*MATERIAL PROVIDED*
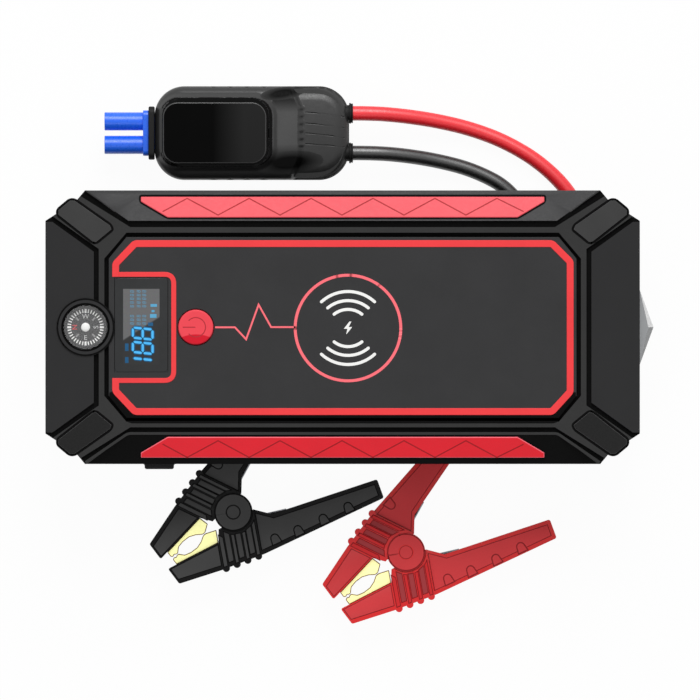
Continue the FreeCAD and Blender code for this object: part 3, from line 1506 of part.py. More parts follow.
def biarc(start, start_way, stop, stop_way):
    """Two arcs that leave start along one direction and reach stop along another."""
    span = stop - start
    sum_way = start_way + stop_way
    a = sum_way.dot(sum_way) - 4
    b = -2 * span.dot(sum_way)
    c = span.dot(span)
    reach = (-b - math.sqrt(b * b - 4 * a * c)) / (2 * a)
    first = start + start_way * reach
    second = stop - stop_way * reach
    joint = (first + second) * 0.5
    return [rounded_corner(start, first, joint), rounded_corner(joint, second, stop)]


def make_spring(colour, label):
    """Torsion spring round the rivet: a leg in each handle, and turns that don't touch."""
    radius = float(s.spring_mean_radius)
    wire = float(s.spring_wire) / 2
    leg_turn = float(s.spring_leg_turn)
    first_angle = math.radians(90 + leg_turn)
    whole = math.radians(360 * float(s.spring_turns) + 180 - 2 * leg_turn)
    steps = 4 * int(s.spring_turns) + 2
    rise = float(s.spring_pitch) * whole / (2 * math.pi)
    slope = rise / (radius * whole) * steps / (steps - 1)
    points, ways = [], []
    for k in range(steps + 1):
        angle = first_angle + whole * k / steps
        share = min(max((k - 0.5) / (steps - 1), 0), 1)
        height = rise * (share - 0.5)
        points.append(FreeCAD.Vector(radius * math.cos(angle), radius * math.sin(angle), height))
        climb = 0 if k in (0, steps) else slope
        ways.append(FreeCAD.Vector(-math.sin(angle), math.cos(angle), climb).normalize())
    edges = [Part.LineSegment(points[0] - ways[0] * float(s.spring_leg), points[0]).toShape()]
    for k in range(steps):
        edges += biarc(points[k], ways[k], points[k + 1], ways[k + 1])
    edges.append(Part.LineSegment(points[-1], points[-1] + ways[-1] * float(s.spring_leg)).toShape())
    path = Part.Wire(edges)
    profile = Part.Wire([Part.makeCircle(wire, points[0] - ways[0] * float(s.spring_leg), ways[0])])
    tube = path.makePipeShell([profile], True, False)
    trail = path.discretize(400)
    near_steps = int(400 * 6 * wire / path.Length) + 2
    gaps = [
        (trail[i] - trail[j]).Length - 2 * wire
        for i in range(0, 400, 2) for j in range(i + near_steps, 400, 2)
    ]
    print("%s: wire %.1f, length %.1f, least gap to itself %.2f, volume share %.4f" % (
        label, 2 * wire, path.Length, min(gaps), tube.Volume / (math.pi * wire * wire * path.Length)))
    spring = doc.addObject("Part::Feature", label)
    spring.Shape = tube
    place_in_clamp(spring, colour)
    return keep(spring, label)


def make_clamp(colour):
    make_lever(colour, 1, colour + "_upper_lever")
    make_lever(colour, -1, colour + "_lower_lever")
    make_brass_jaw(colour, 1, colour + "_upper_jaw")
    make_brass_jaw(colour, -1, colour + "_lower_jaw")
    make_rivet(colour, colour + "_rivet")
    make_spring(colour, colour + "_spring")


# Leads. Each route is a list of points chosen by hand, from the box's bushing to the handle.
red_route = [
    (8.6, 87.73, 10.0), (19.0, 86.9, 8.2), (31.5, 85.1, 5.4), (44.3, 82.1, 3.4), (57.0, 77.3, 2.7),
    (69.7, 69.6, 2.7), (80.4, 58.8, 2.7), (86.6, 45.0, 2.7), (86.8, 30.0, 2.7), (81.0, 16.0, 2.7),
    (71.5, 4.5, 3.2), (61.5, -3.5, 4.8),
]
black_route = [
    (8.6, 73.33, 10.0), (18.8, 72.6, 7.8), (31.4, 70.7, 4.6), (45.0, 67.2, 3.0), (58.3, 60.3, 2.7),
    (65.6, 47.6, 2.7), (62.9, 32.9, 2.7), (51.5, 23.0, 2.7), (37.0, 19.6, 2.7), (21.0, 18.2, 2.7),
    (6.0, 14.8, 3.2), (-3.5, 9.0, 4.8),
]


def lead_ends(colour, side):
    """Where a lead leaves the box, where it goes into its handle, and the handle's direction."""
    start = FreeCAD.Vector(
        float(s.box_x + box_half + s.bushing_nose),
        float(s.box_y + s.bushing_pitch / 2 * side),
        float(s.axis_height),
    )
    mid_u = (float(s.handle_end_u) + float(handle_end_outer[0])) / 2
    mid_v = (float(s.handle_end_v) + float(handle_end_outer[1])) / 2
    placement = clamp_placement(colour)
    end = placement.multVec(FreeCAD.Vector(mid_u, mid_v, 0))
    way = placement.Rotation.multVec(FreeCAD.Vector(handle_way[0], handle_way[1], 0))
    return start, end, way


def make_lead(colour, side, middle):
    """A round silicone lead: straight runs joined by arcs as large as the runs allow."""
    start, end, way = lead_ends(colour, side)
    points = [start] + [FreeCAD.Vector(*p) for p in middle] + [end + way * s.lead_straight, end]
    radius = float(s.lead_diameter) / 2
    edges = []
    radii = []
    here = points[0]
    for before, corner, after in zip(points, points[1:], points[2:]):
        reach = 0.45 * min((before - corner).Length, (after - corner).Length)
        turn = math.pi - (before - corner).getAngle(after - corner)
        radii.append(reach / math.tan(turn / 2))
        enter = corner + (before - corner).normalize() * reach
        leave = corner + (after - corner).normalize() * reach
        edges.append(Part.LineSegment(here, enter).toShape())
        edges.append(rounded_corner(enter, corner, leave))
        here = leave
    edges.append(Part.LineSegment(here, points[-1]).toShape())
    path = Part.Wire(edges)
    profile = Part.Wire([Part.makeCircle(radius, start, points[1] - points[0])])
    tube = path.makePipeShell([profile], True, False)
    section = math.pi * radius * radius
    print("%s lead: length %.1f, least radius %.1f, volume share %.4f" % (
        colour, path.Length, min(radii), tube.Volume / (section * path.Length)))
    lead = doc.addObject("Part::Feature", colour + "_lead")
    lead.Shape = tube
    return keep(lead, colour + "_lead")


make_back_shell()
make_front_shell()
make_front_panel()
make_window_and_display()
make_button()
make_compass()
make_inlays()
make_corner_pads()
make_flashlight()
make_ports()
make_battery()
make_case_screws()
make_box()
make_plug()
make_bushings()
make_clamp("black")
make_clamp("red")
make_lead("red", 1, red_route)
make_lead("black", -1, black_route)
doc.recompute()

faults = []
for item in doc.Objects:
    if "Invalid" in item.State or "Error" in item.State:
        faults.append("%s: %s" % (item.Name, item.State))
for item in nodes:
    shape = item.Shape
    if shape.isNull() or not shape.isValid() or not shape.Solids:
        faults.append("%s has no sound solid" % item.Label)
if faults:
    raise RuntimeError("; ".join(faults))
os.makedirs("parts", exist_ok=True)
for item in nodes:
    item.Shape.exportStep("parts/%s.step" % item.Label)
print("%d sub-parts written" % len(nodes))
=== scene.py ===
# %% [markdown]
# # A jump starter pack and its smart lead, dressed for a studio picture
# The solids come from the CAD source, already in place and in metres. This lesson gives each of
# them the finish of the real one, and adds what CAD leaves out: printed marks, a lit display,
# rounded edges and soft silicone leads. Everything stays in the frame of the solids, so nothing
# has to be fitted.

# %% Load the frame
import bpy
import bmesh
import math
import numpy as np
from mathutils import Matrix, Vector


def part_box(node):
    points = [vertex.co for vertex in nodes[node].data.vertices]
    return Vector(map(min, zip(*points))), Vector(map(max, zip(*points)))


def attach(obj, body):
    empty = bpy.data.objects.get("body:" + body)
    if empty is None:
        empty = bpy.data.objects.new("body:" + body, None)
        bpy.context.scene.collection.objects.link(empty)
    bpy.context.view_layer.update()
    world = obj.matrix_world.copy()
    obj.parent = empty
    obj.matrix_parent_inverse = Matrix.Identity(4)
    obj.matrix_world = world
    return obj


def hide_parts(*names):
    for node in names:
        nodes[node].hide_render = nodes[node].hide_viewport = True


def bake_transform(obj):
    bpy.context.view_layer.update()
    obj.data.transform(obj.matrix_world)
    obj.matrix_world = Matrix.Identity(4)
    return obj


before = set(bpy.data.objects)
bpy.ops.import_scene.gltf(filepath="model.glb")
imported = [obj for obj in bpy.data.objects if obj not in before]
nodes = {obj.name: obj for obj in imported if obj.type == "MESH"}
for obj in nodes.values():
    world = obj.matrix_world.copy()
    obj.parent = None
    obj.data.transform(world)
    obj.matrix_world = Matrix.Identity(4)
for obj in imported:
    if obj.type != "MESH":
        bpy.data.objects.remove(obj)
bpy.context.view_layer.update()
MM = 0.001

# %% [markdown]
# ## Camera
# The picture was taken straight from above with almost no perspective. A very long lens far away
# gives that look, and the distance sets how much of the table fills the frame.

# %% The camera
VIEW_WIDTH = 253.2 * MM
LENS = 1500.0
SENSOR = 36.0
VIEW_CENTRE = (0.14 * MM, 1.79 * MM)
face_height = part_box("front_panel")[1].z

camera_data = bpy.data.cameras.new("studio_camera")
camera_data.lens = LENS
camera_data.sensor_width = SENSOR
camera = bpy.data.objects.new("studio_camera", camera_data)
camera.location = (*VIEW_CENTRE, face_height + VIEW_WIDTH * LENS / SENSOR)
bpy.context.scene.collection.objects.link(camera)
bpy.context.scene.camera = camera
print("camera height: %.3f m" % camera.location.z)

# %% [markdown]
# Flat marks were measured on the picture, so one small function turns picture points into places
# on the table. The middle of a piece is read from its solid.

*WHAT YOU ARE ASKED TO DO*
Give again the lines from the one with "make_plug()" to the one with "imported = [obj", both lines included, exactly and with no other line.

*OUTPUT*
make_plug()
make_bushings()
make_clamp("black")
make_clamp("red")
make_lead("red", 1, red_route)
make_lead("black", -1, black_route)
doc.recompute()

faults = []
for item in doc.Objects:
    if "Invalid" in item.State or "Error" in item.State:
        faults.append("%s: %s" % (item.Name, item.State))
for item in nodes:
    shape = item.Shape
    if shape.isNull() or not shape.isValid() or not shape.Solids:
        faults.append("%s has no sound solid" % item.Label)
if faults:
    raise RuntimeError("; ".join(faults))
os.makedirs("parts", exist_ok=True)
for item in nodes:
    item.Shape.exportStep("parts/%s.step" % item.Label)
print("%d sub-parts written" % len(nodes))
=== scene.py ===
# %% [markdown]
# # A jump starter pack and its smart lead, dressed for a studio picture
# The solids come from the CAD source, already in place and in metres. This lesson gives each of
# them the finish of the real one, and adds what CAD leaves out: printed marks, a lit display,
# rounded edges and soft silicone leads. Everything stays in the frame of the solids, so nothing
# has to be fitted.

# %% Load the frame
import bpy
import bmesh
import math
import numpy as np
from mathutils import Matrix, Vector


def part_box(node):
    points = [vertex.co for vertex in nodes[node].data.vertices]
    return Vector(map(min, zip(*points))), Vector(map(max, zip(*points)))


def attach(obj, body):
    empty = bpy.data.objects.get("body:" + body)
    if empty is None:
        empty = bpy.data.objects.new("body:" + body, None)
        bpy.context.scene.collection.objects.link(empty)
    bpy.context.view_layer.update()
    world = obj.matrix_world.copy()
    obj.parent = empty
    obj.matrix_parent_inverse = Matrix.Identity(4)
    obj.matrix_world = world
    return obj


def hide_parts(*names):
    for node in names:
        nodes[node].hide_render = nodes[node].hide_viewport = True


def bake_transform(obj):
    bpy.context.view_layer.update()
    obj.data.transform(obj.matrix_world)
    obj.matrix_world = Matrix.Identity(4)
    return obj


before = set(bpy.data.objects)
bpy.ops.import_scene.gltf(filepath="model.glb")
imported = [obj for obj in bpy.data.objects if obj not in before]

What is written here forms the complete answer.